2.883 s (21525672 allocations: 2.22 GiB)

As I reported earlier, there seems to be some scaling with the number of threads, however we do not get close single thread performance.

Another thing that keeps confusing me is the following. When I run the calculations and track the activtity using top, the single threaded version has a more or less stable RAM consumption of ~1 %. However, upon enabling more than one thread RAM consumption fluctuates a lot, reaching spikes of about ~50 %. I assume this excessive usage comes from compilations during the calculation - which would somehow hint at #15276, however I see no strange type behaviour with @code_warntype when put in front of computeStep() and and also not for the computeKernel() function.

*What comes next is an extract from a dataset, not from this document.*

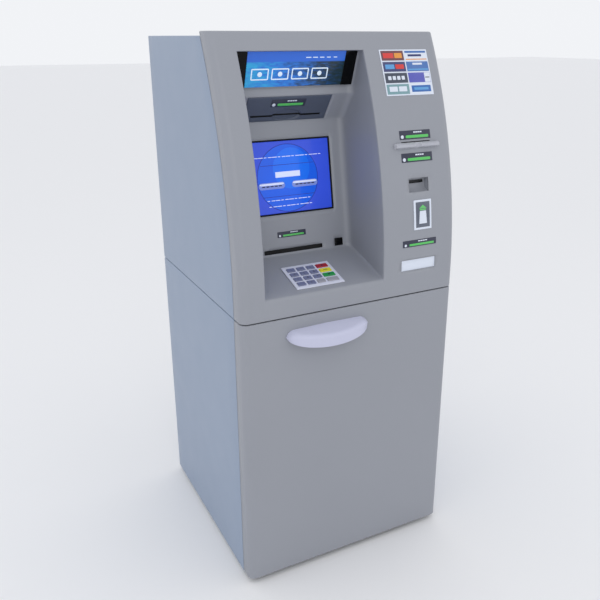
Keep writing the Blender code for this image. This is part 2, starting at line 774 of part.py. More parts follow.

I guess garbage collecting can be excluded since turning it off manually via GC.enable(false) does not accomplish anything.

Manually introducing a lock upon the threaded loops gets rid of the RAM spikes, however I still do not observe any speedups (nor a slowdown). I’m not even sure what the fact that I apparently need to use locks tells me about my problem. Maybe someone can explain ?

function computeStep!(Derivative :: MyStruct1, Parameters :: MyStruct2) :: Nothing
          
             lock = Threads.Mutex()
             Threads.@threads for Iterator in Parameters.Iterators1
                  lock(lock)
                  Derivative.Kernel1[Iterator] = computeKernel1(Iterator, Parameters)
                  unlock(lock)
             end 

             Threads.@threads for Iterator in Parameters.Iterators2
                  lock(lock)
                  Derivative.Kernel2[Iterator] = computeKernel2(Iterator, Parameters)
                  unlock(lock)
             end 

end

EDIT: Wrapping each loop body in

if trylock(gate)
   do loop  
unlock(gate) 
end

finally speeds up the code !!! However the result does not appear to be correct anymore - but apparently playing around with locks and thread synchronization in here is the way to settle the issue.

EDIT: Doing the if clause without an exception of course gives a speedup, but were skipping calculations, not speeding them up - a stupid mistake on my side, got too excited about the performance I guess.